European majors are leading the charge to restructure portfolios in order to meet new business priorities and goals, including the ambition to achieve net-zero carbon emissions.

“A lighter upstream carbon footprint is essential to achieving this goal,” noted Low.

“The majors’ Australasian portfolios are up to two times more carbon-intensive compared to their global average.
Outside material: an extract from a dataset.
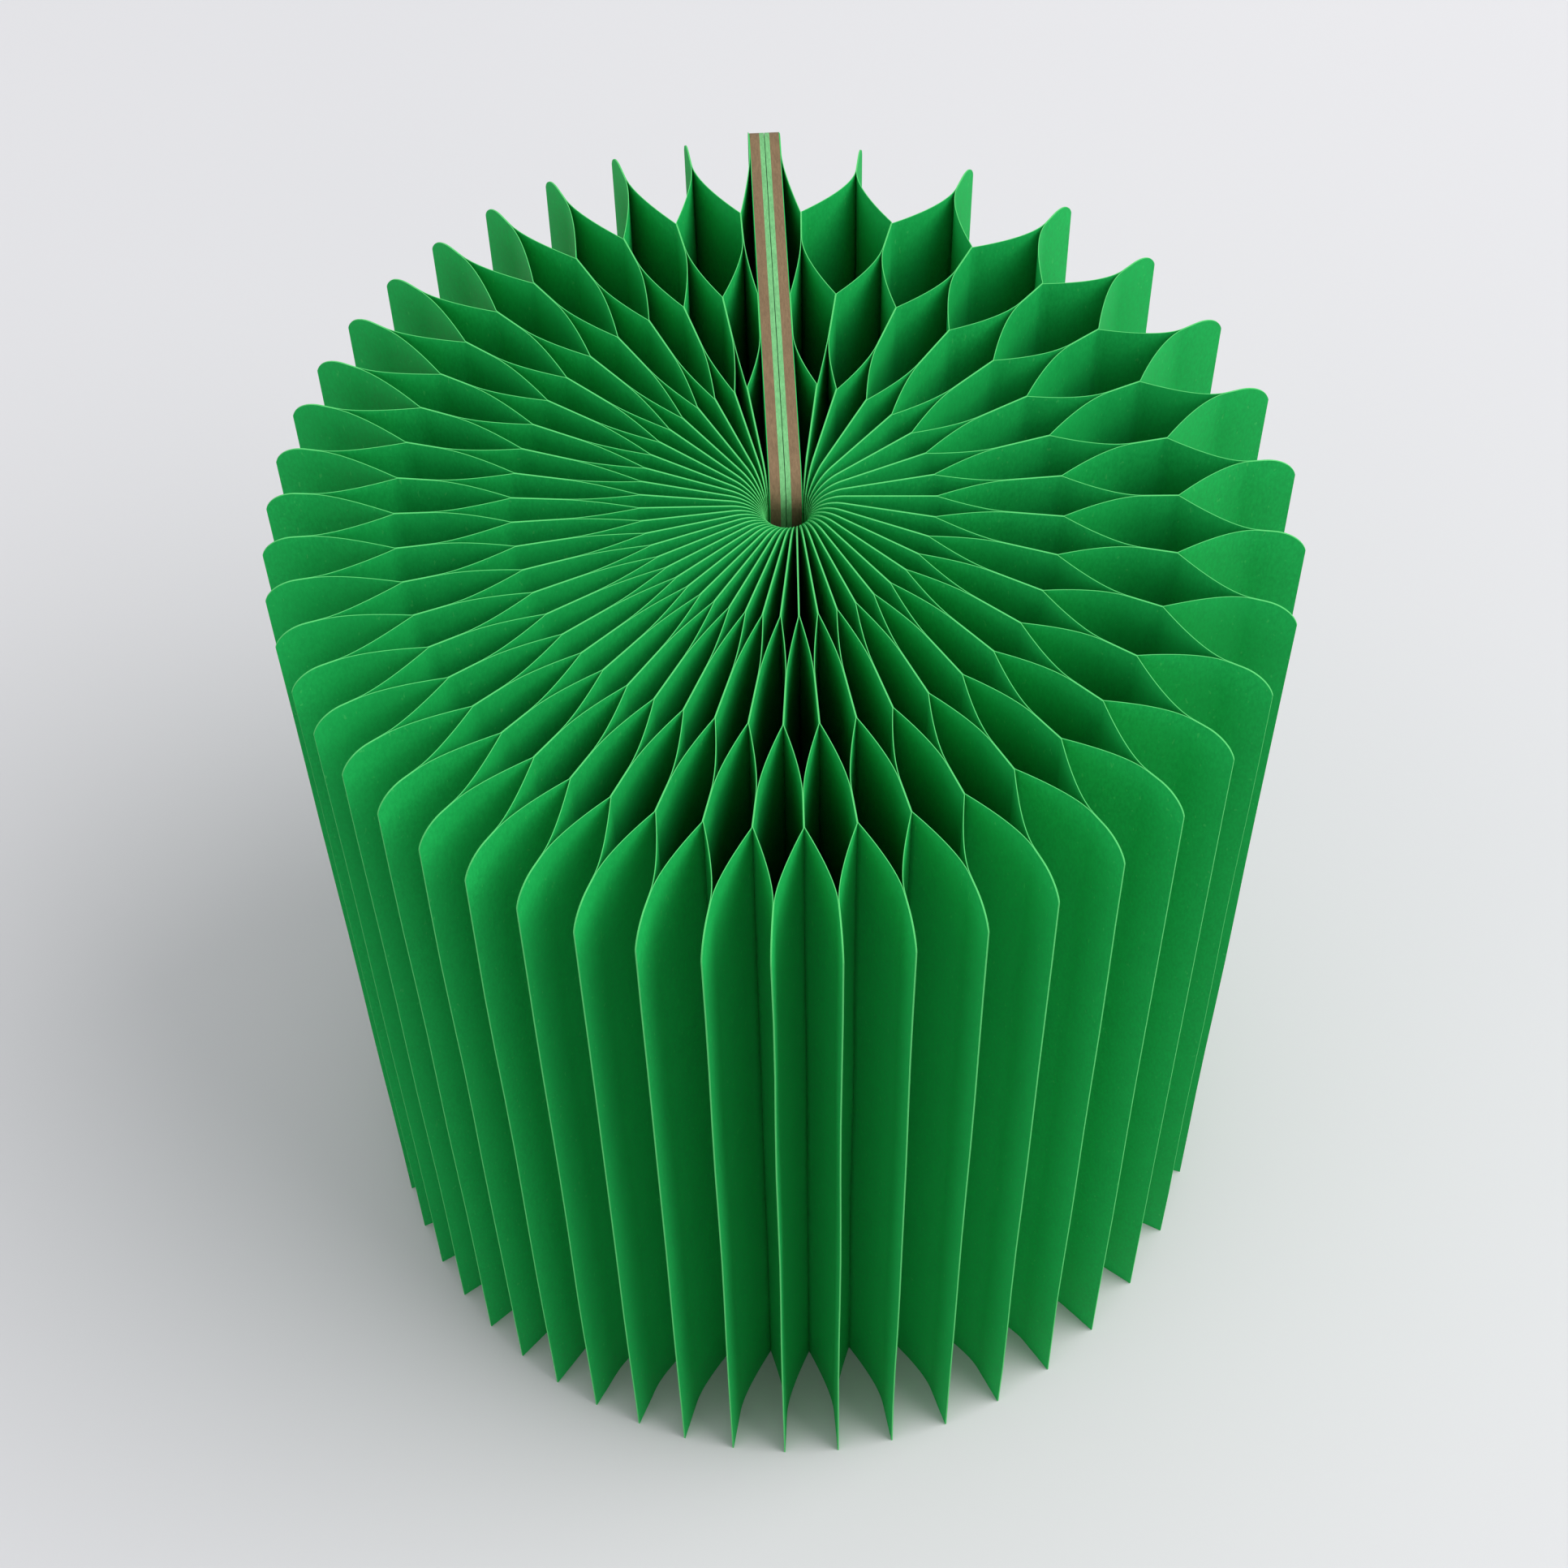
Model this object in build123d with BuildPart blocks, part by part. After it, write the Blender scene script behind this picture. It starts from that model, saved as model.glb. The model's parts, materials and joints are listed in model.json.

If energy transition targets are to be hit, this means more upstream M&A activity in region.”

Among the European majors targeting net-zero emissions are industry giants BP, Total and Shell, which all hold large liquefied natural gas assets in Australia with high carbon footprints.

However, with the companies also having ambitions to increase their global LNG portfolios, Wood Mackenzie notes they could be led to choose which is more important, hitting growth targets or emissions goals, with the two not currently seen as being mutually compatible.

However, Low also points out the majors have stressed there will be no “fire-sales” of assets if they do look to trim their portfolios, stating an unwillingness to sell if their asset values are not met.

Carbon intensity of majors in the Australasian region (2020-2025) Photo: WOOD MACKENZIE

More assets to enter the market

While the energy transition could reshape the upstream landscape over the longer term, Wood Mackenzie has also highlighted portfolio rationalisation and deleveraging of balance sheets as other factors driving the M&A market in the near-term and pushing non-core assets onto the market.

It claims those two drivers, combined with the energy transition, could see a further US$17 billion of assets in Australia enter the market, in addition to the US$10 billion already up for sale.

Among the key assets listed for sale already are Chevron’s stake in the North West Shelf joint venture, as well as ExxonMobil and BHP’s respective assets in more than 50-year old Gippsland basin joint venture.

“The goals of most upstream operators are getting simpler: squeeze maximum value from existing operations, and divest mature, non-core, onstream low-margin and/or carbon-intensive assets where possible,” Low said.

Wide range of buyers

With opportunities for mergers and acquisitions on the rise in Australia, Wood Mackenzie has identified four types of buyers - infrastructure funds and utilities, institutional investors and private equity, domestic buyers, and regional buyers.

However, Low warned that, despite the wide range of buyers, sealing deals could still prove to be a challenge in the current market conditions.

“One of the biggest challenges we see is price discovery,” he said.

“Asset prices have unsurprisingly trended down post-crash, albeit with far less overall deal-flow. The implied long-term oil price within recent transactions is around US$50 per barrel of oil price equivalent , down from around US$60 per boe in 2019.”

Wood Mackenzie also noted that as production continues to deplete and the energy transition continues to take a higher priority, it is unlikely asset valuations will increase into the future.

However, the advantage for Australia is that it still represents a politically stable OECD country, which Wood Mackenzie claims will continue to help facilitate investment from a wide range of institutional investors into the future.